After cloning the primary partition with Acronis TrueImage 2014, which was a very painless process, I immediately saw a huge improvement. My average boot time dropped to 3 – 5 seconds. I didn’t physically time it, but nearly as soon as I hit the power button I was on the desktop screen. You will notice that your installed applications will launch dramatically quicker and bouncing through things will be effortless. My primary reason for wanting an SSD came down to gaming though. Knowing that a faster drive would load my games much quicker. I play a lot of Battlefield 4 and on the first launch, and all launches after, I noticed it took much less time to get into the game than before. Often times my squad would already be on the battlefield and heading to objectives before I ever had a chance to click deploy.
I have been using the Ignite 480GB SSD since the day it arrived on February 5th. The first week I experienced a few small issues, but none that I would attribute to the drive. During some Battlefield Hardline Beta gaming the GeForce driver crashed out on me a few times. A simple uninstall and reinstall of the driver seemed to solve the issue permanently. I equated it to the cloning process and the driver itself with the beta.
Do I recommend the Patriot Ignite 480GB SSD?
I whole heatedly do. An SSD will breathe new life into your PC much like more RAM does. I see no point in buying one that is smaller than your current drive. For instance, if you have a 500GB drive now, you should stick to the same size or larger. Trying to condense what you think is important and can benefit from the SSD speeds is a pain in the butt.

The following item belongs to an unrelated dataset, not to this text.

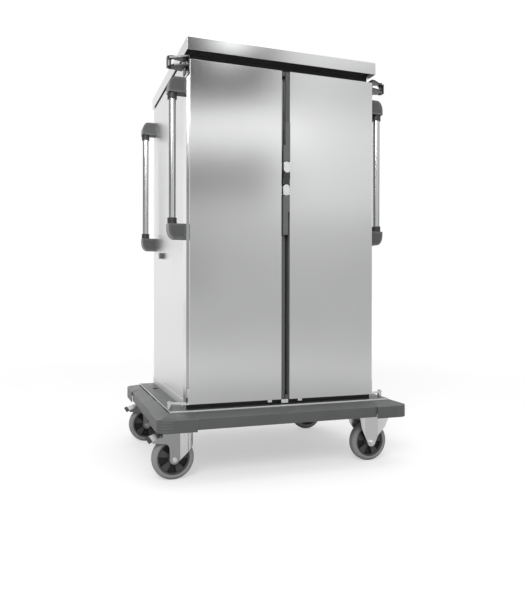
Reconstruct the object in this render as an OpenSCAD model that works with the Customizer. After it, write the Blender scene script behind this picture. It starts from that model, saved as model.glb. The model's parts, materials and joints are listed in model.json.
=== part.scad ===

The Patriot Ignite 480GB SSD originally launched at a very middle of the road price tag of $215.00, but has since been adjusted to keep with the market prices. Currently the drive is selling for $189.99 on Amazon.com and Newegg.com. If 480GB isn’t enough space then you can jump up to the Ignite 960GB drive, but expect a steep increase in price as they are going for $369.99 , which is down from the launch price of $405.